But even more promising figures have been produced by American strategy and management firm Boston Consulting Group (BCG), commissioned by environment minister Jean-Louis Borloo to analyse the effect of the Grenelle and the government's financial stimulus package on economic growth, employment and France's ability to meet its renewables.
BGC's report, published in June, claims that by 2020 the Grenelle initiatives could create around 600,000 jobs, mainly in the building, infrastructure and renewable energy sectors. It also stated that Grenelle would generate activity worth EUR450 million over the next 12 years, improve the balance of trade by reducing thermal energy consumption by 25%, and cut greenhouse gas emissions by 24%.
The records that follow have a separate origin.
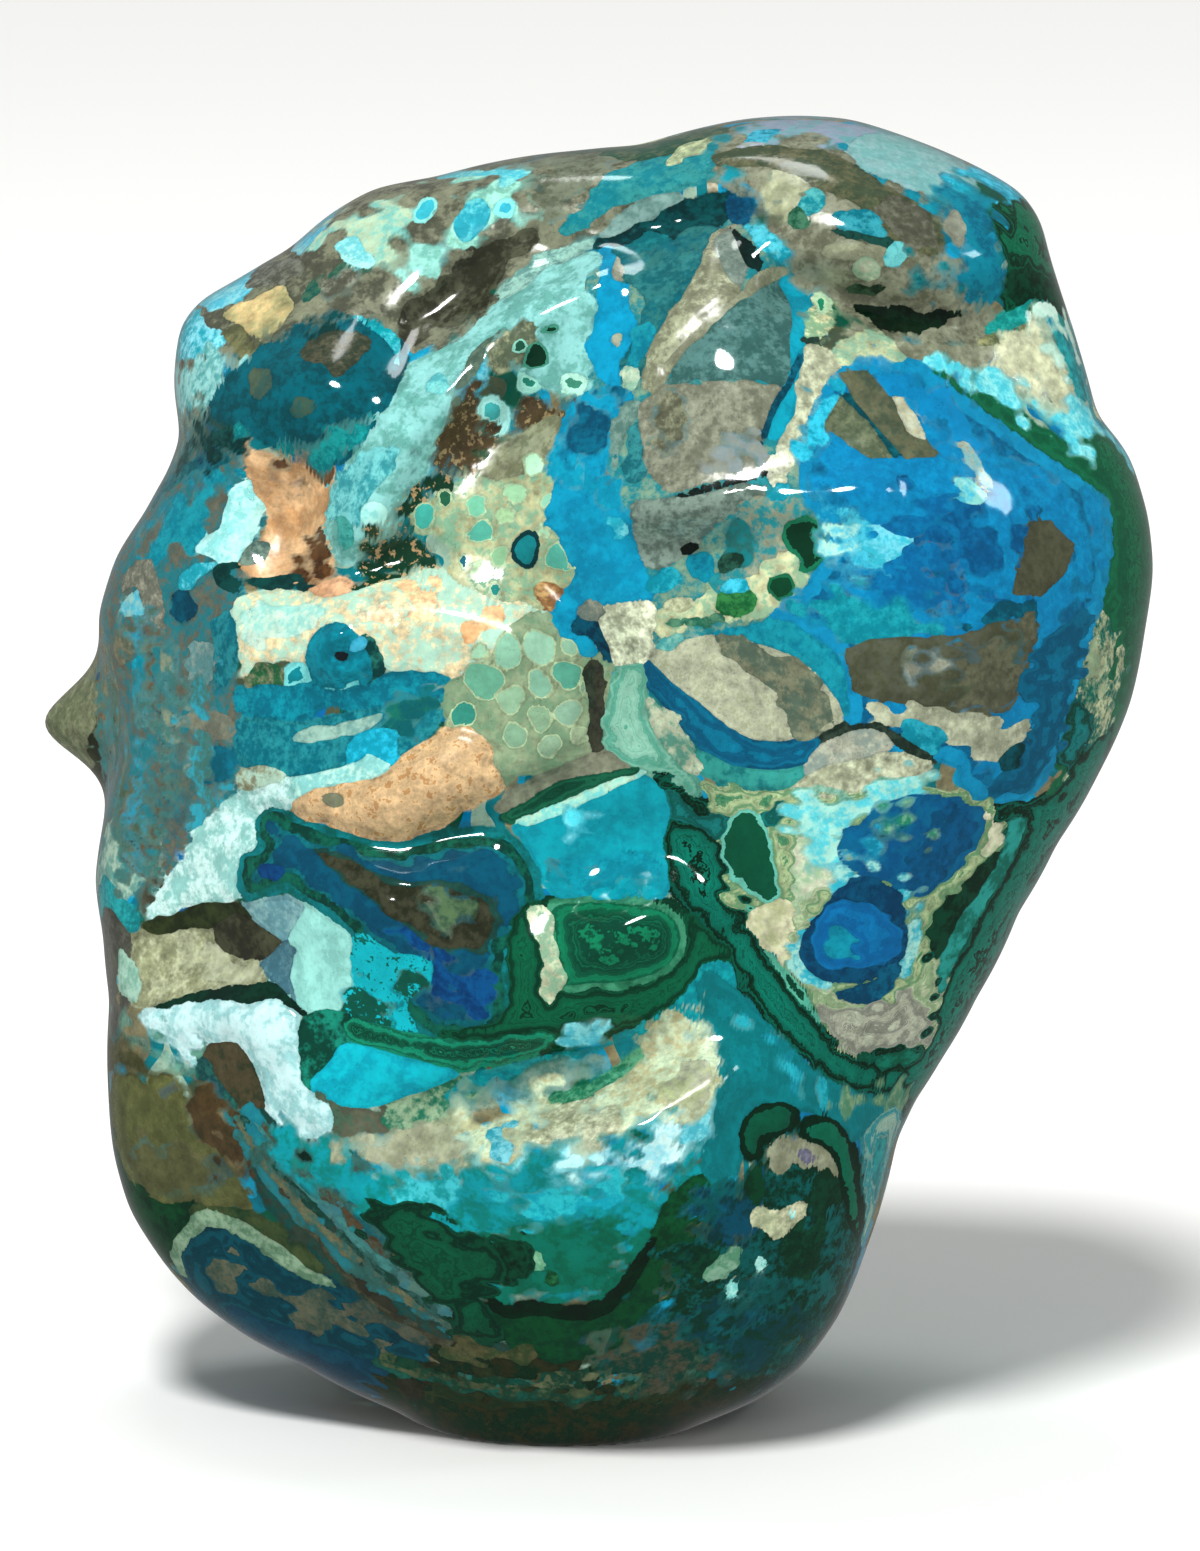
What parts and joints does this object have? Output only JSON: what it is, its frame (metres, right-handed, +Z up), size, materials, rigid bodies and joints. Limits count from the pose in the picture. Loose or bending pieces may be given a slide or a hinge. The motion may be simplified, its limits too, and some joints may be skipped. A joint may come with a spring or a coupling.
{
  "type": "chrysocolla specimen",
  "caption": "Polished freeform stone of chrysocolla and malachite, taller than wide, with a lumpy face, a spur at the left and a ground foot that it stands on.",
  "frame": {"origin": "on the ground flat of the foot, straight below the middle of the face", "axes": "+Z up from the foot, -Y out of the face that the picture shows, +X to that face's right"},
  "size_m": [0.0669, 0.0453, 0.077],
  "materials": {
    "chrysocolla": "polished"
  },
  "bodies": {
    "root": {"stone": "chrysocolla"}
  },
  "joints": []
}
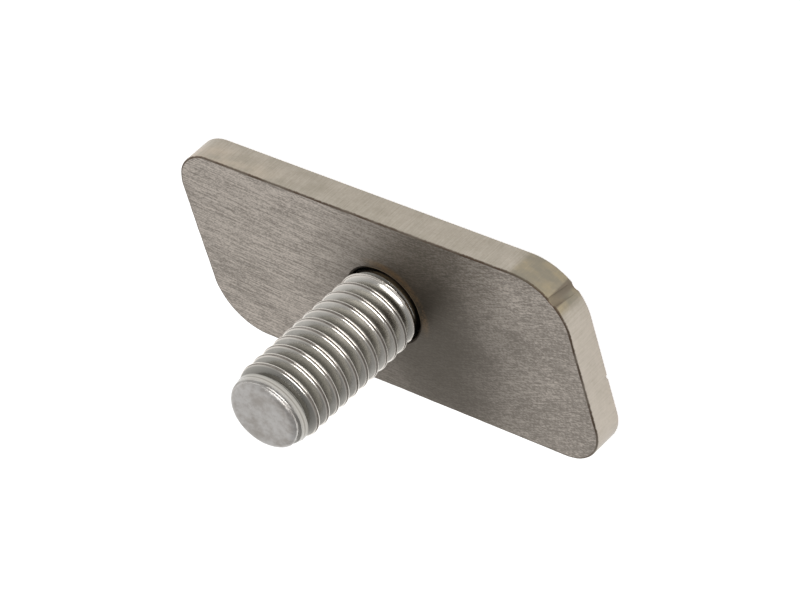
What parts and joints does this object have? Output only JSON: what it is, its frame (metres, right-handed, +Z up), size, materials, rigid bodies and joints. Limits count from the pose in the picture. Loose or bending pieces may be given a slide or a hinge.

The report argues that a key measure will be to establish an industrial base for offshore wind, which would involve financing research and development, building demonstration projects, encouraging local players to pool knowledge and share risk, and making it easier to build offshore projects in France. BCG believes that France could also play a role in developing electric vehicles, in carbon capture and storage, in biomass and in smart grids.
While Sarkozy is keen for France to make up for lost time in its deployment of renewables, BCG says that to achieve the projected figures, the government must adopt a coherent and consistent ten-year strategy, establishing a common vision with clear financial priorities, and ensuring public support and close central coordination.